> [Work to do]
Transcribe only the lines of the listing below from the one holding "# Origin under" through the one holding "imported = [obj", inclusive, without any change.

> [Material provided]
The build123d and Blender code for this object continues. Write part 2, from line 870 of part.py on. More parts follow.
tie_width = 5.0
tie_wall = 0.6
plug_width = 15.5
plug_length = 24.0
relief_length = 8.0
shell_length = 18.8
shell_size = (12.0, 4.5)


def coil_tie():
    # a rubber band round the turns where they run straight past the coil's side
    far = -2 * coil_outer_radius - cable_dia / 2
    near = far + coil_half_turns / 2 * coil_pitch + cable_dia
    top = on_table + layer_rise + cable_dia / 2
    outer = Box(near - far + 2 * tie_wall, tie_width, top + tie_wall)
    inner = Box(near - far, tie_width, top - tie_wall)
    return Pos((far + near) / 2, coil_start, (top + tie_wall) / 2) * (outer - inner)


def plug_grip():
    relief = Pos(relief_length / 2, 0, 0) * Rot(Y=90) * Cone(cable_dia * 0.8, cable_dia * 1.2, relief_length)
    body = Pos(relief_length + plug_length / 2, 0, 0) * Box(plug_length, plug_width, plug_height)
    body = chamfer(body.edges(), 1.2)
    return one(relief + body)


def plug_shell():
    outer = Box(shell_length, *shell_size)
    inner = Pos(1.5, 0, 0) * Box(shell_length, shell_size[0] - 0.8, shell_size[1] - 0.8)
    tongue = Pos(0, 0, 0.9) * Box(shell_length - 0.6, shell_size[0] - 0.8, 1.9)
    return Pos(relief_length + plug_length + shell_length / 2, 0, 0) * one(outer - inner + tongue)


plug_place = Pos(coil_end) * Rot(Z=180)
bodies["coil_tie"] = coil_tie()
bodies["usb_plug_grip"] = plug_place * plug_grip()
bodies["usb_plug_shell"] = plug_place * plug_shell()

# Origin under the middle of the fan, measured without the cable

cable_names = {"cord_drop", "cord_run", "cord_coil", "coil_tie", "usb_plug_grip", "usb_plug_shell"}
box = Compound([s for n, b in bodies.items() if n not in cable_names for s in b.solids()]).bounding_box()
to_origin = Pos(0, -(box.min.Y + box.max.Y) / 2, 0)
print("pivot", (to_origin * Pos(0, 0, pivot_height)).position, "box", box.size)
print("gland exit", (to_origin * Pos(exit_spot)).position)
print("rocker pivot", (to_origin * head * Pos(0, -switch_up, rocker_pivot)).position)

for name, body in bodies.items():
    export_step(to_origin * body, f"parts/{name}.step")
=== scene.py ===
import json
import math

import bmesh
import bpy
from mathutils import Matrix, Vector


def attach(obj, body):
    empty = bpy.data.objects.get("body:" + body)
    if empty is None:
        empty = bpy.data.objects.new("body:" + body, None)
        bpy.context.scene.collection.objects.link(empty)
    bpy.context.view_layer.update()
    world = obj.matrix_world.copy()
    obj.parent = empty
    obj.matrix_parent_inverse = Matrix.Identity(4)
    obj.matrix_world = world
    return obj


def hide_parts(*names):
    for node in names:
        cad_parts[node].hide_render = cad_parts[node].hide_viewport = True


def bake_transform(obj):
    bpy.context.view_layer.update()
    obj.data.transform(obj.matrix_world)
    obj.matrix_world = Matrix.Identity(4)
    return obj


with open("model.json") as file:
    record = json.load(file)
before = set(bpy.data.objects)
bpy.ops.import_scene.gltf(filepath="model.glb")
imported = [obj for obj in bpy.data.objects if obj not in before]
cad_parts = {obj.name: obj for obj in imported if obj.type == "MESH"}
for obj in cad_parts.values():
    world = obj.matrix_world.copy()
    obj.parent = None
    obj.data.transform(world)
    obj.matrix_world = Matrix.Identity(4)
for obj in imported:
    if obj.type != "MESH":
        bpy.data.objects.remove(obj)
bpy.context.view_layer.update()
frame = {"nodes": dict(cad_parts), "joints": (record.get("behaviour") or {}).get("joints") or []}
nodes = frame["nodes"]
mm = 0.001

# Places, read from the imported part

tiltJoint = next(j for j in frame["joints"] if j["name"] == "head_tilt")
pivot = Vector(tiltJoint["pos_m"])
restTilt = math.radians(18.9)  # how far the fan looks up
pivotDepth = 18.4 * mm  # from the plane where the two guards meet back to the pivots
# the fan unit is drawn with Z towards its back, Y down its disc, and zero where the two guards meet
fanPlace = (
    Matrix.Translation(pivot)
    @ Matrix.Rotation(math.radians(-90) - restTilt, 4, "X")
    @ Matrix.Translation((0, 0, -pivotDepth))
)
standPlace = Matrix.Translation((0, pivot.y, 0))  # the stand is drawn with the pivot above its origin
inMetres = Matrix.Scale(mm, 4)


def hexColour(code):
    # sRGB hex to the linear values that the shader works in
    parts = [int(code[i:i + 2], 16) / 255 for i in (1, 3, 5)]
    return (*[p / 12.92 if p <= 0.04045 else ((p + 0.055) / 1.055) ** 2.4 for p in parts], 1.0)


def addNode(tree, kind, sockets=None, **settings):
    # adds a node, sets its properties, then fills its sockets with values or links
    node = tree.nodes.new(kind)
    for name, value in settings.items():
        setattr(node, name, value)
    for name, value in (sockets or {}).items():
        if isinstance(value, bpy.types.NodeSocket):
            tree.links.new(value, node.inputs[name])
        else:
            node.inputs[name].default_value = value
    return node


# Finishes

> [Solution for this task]
# Origin under the middle of the fan, measured without the cable

cable_names = {"cord_drop", "cord_run", "cord_coil", "coil_tie", "usb_plug_grip", "usb_plug_shell"}
box = Compound([s for n, b in bodies.items() if n not in cable_names for s in b.solids()]).bounding_box()
to_origin = Pos(0, -(box.min.Y + box.max.Y) / 2, 0)
print("pivot", (to_origin * Pos(0, 0, pivot_height)).position, "box", box.size)
print("gland exit", (to_origin * Pos(exit_spot)).position)
print("rocker pivot", (to_origin * head * Pos(0, -switch_up, rocker_pivot)).position)

for name, body in bodies.items():
    export_step(to_origin * body, f"parts/{name}.step")
=== scene.py ===
import json
import math

import bmesh
import bpy
from mathutils import Matrix, Vector


def attach(obj, body):
    empty = bpy.data.objects.get("body:" + body)
    if empty is None:
        empty = bpy.data.objects.new("body:" + body, None)
        bpy.context.scene.collection.objects.link(empty)
    bpy.context.view_layer.update()
    world = obj.matrix_world.copy()
    obj.parent = empty
    obj.matrix_parent_inverse = Matrix.Identity(4)
    obj.matrix_world = world
    return obj


def hide_parts(*names):
    for node in names:
        cad_parts[node].hide_render = cad_parts[node].hide_viewport = True


def bake_transform(obj):
    bpy.context.view_layer.update()
    obj.data.transform(obj.matrix_world)
    obj.matrix_world = Matrix.Identity(4)
    return obj


with open("model.json") as file:
    record = json.load(file)
before = set(bpy.data.objects)
bpy.ops.import_scene.gltf(filepath="model.glb")
imported = [obj for obj in bpy.data.objects if obj not in before]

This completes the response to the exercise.